A perennial hay grass, Phleum pratense, characterized by moderately leafy stems and a dense cylindrical inflorescence. Timothy (see illustration) belongs to the order Poales (Cyperales) and has long been the most important hay grass for cool, temperate, humid regions. The grass is easily established and managed, produces seed abundantly, and grows well in mixtures with alfalfa and clover. It is a short-lived perennial, makes a loose sod, and has an inflorescence that is dense, cylindrical, and spike-like. The moderately leafy stems are 0.6–1.2 m (2–4 ft) in height. When grown in fertile soils, timothy responds with high yield and nutritive content.

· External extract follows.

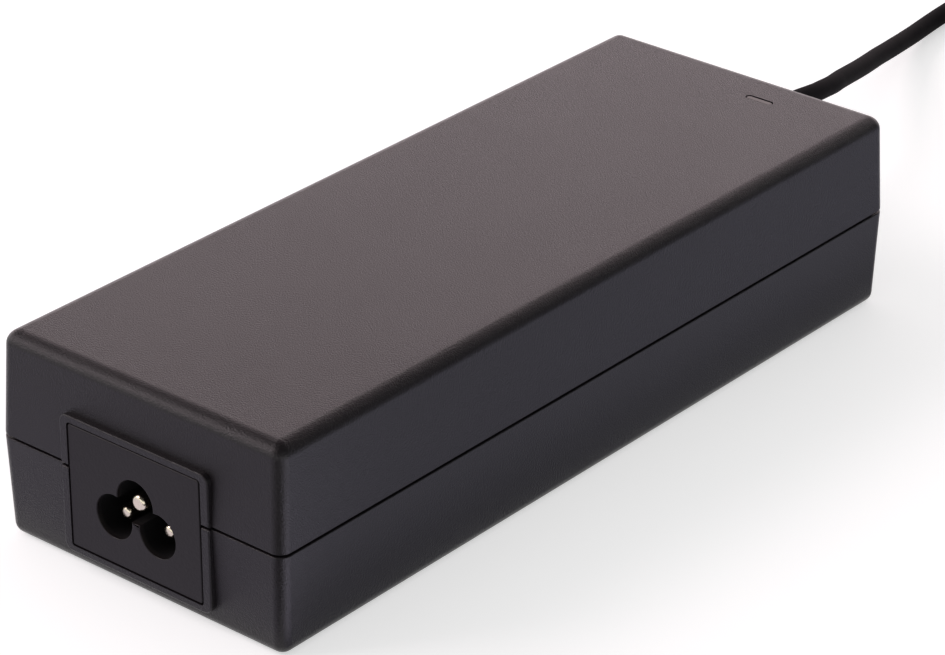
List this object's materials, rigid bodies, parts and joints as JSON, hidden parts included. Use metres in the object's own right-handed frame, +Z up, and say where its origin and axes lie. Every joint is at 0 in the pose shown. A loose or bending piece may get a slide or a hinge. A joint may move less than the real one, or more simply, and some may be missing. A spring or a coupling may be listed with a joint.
{
  "type": "laptop power adapter",
  "caption": "Flat black mains power adapter with a pinned inlet in one end and a thin lead with a barrel plug at the other.",
  "frame": {"origin": "middle of the case's underside, halfway between the inlet's raised frame and the lead end", "axes": "+Y along the case from the inlet end to the lead end, +X across its width, +Z up"},
  "size_m": [0.0704, 0.3477, 0.039],
  "materials": {
    "case_plastic": "spark-textured black ABS/polycarbonate moulding",
    "inlet_plastic": "smooth satin moulded nylon",
    "pin_nickel": "nickel-plated brass",
    "lens_plastic": "clear smoke-grey polycarbonate",
    "cord_rubber": "satin black soft PVC",
    "tie_nylon": "satin black nylon",
    "contact_metal": "nickel-plated brass",
    "board_laminate": "bare paper-phenolic laminate",
    "sheet_aluminium": "mill-finish folded sheet",
    "clear_film": "milky polyester film",
    "ferrite": "pressed and sintered ferrite",
    "copper_wire": "enamelled copper wire",
    "winding_tape": "yellow polyester tape over copper wire",
    "white_nylon": "natural nylon",
    "black_epoxy": "moulded epoxy",
    "blue_coating": "dipped epoxy coating",
    "yellow_casing": "moulded capacitor case",
    "fuse_ceramic": "glazed ceramic tube with plated caps",
    "can_sleeve": "heat-shrunk sleeve over an aluminium can",
    "led_green": "tinted clear epoxy",
    "brown_wire": "PVC-insulated wire",
    "blue_wire": "PVC-insulated wire",
    "green_wire": "PVC-insulated wire",
    "red_wire": "PVC-insulated wire",
    "black_wire": "PVC-insulated wire"
  },
  "bodies": {
    "root": {"top_case": "case_plastic", "bottom_case": "case_plastic", "inlet_body": "inlet_plastic", "inlet_pin_line": "pin_nickel", "inlet_pin_neutral": "pin_nickel", "inlet_pin_earth": "pin_nickel", "status_lens": "lens_plastic", "strain_relief": "cord_rubber", "cord_lead": "cord_rubber", "cord_coil": "cord_rubber", "cord_tail": "cord_rubber", "plug_grip": "cord_rubber", "cable_tie": "tie_nylon", "plug_sleeve": "contact_metal", "plug_contact": "contact_metal", "circuit_board": "board_laminate", "lower_heat_spreader": "sheet_aluminium", "upper_heat_spreader": "sheet_aluminium", "primary_heat_sink": "sheet_aluminium", "secondary_heat_sink": "sheet_aluminium", "insulating_sheet": "clear_film", "line_choke_core": "ferrite", "boost_choke_core_left": "ferrite", "boost_choke_core_right": "ferrite", "transformer_core_left": "ferrite", "transformer_core_right": "ferrite", "output_choke": "ferrite", "line_choke_winding_left": "copper_wire", "line_choke_winding_right": "copper_wire", "boost_choke_winding": "winding_tape", "transformer_winding": "winding_tape", "transformer_bobbin": "white_nylon", "bridge_rectifier": "black_epoxy", "primary_transistor": "black_epoxy", "boost_diode": "black_epoxy", "output_rectifier": "black_epoxy", "optocoupler": "black_epoxy", "controller_chip": "black_epoxy", "plug_insulator": "black_epoxy", "varistor": "blue_coating", "earth_capacitor_line": "blue_coating", "earth_capacitor_neutral": "blue_coating", "filter_capacitor": "yellow_casing", "fuse": "fuse_ceramic", "bulk_capacitor": "can_sleeve", "output_capacitor_1": "can_sleeve", "output_capacitor_2": "can_sleeve", "output_capacitor_3": "can_sleeve", "status_led": "led_green", "mains_wire_line": "brown_wire", "mains_wire_neutral": "blue_wire", "mains_wire_earth": "green_wire", "output_wire_positive": "red_wire", "output_wire_negative": "black_wire"}
  },
  "joints": []
}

Cutting promptly after heading improves the feed quality. Timothy–legume mixtures still predominate in hay and pasture seedings for crop rotations in the northern half of the United States; however, orchardgrass and bromegrass have increasingly replaced timothy in such mixtures in many areas. See also: Alfalfa; Bromegrass; Clover; Cyperales; Forage crops; Grass crops; Inflorescence; Legume; Poales
Sprague, Howard B. Agricultural Consultant, Washington, DC.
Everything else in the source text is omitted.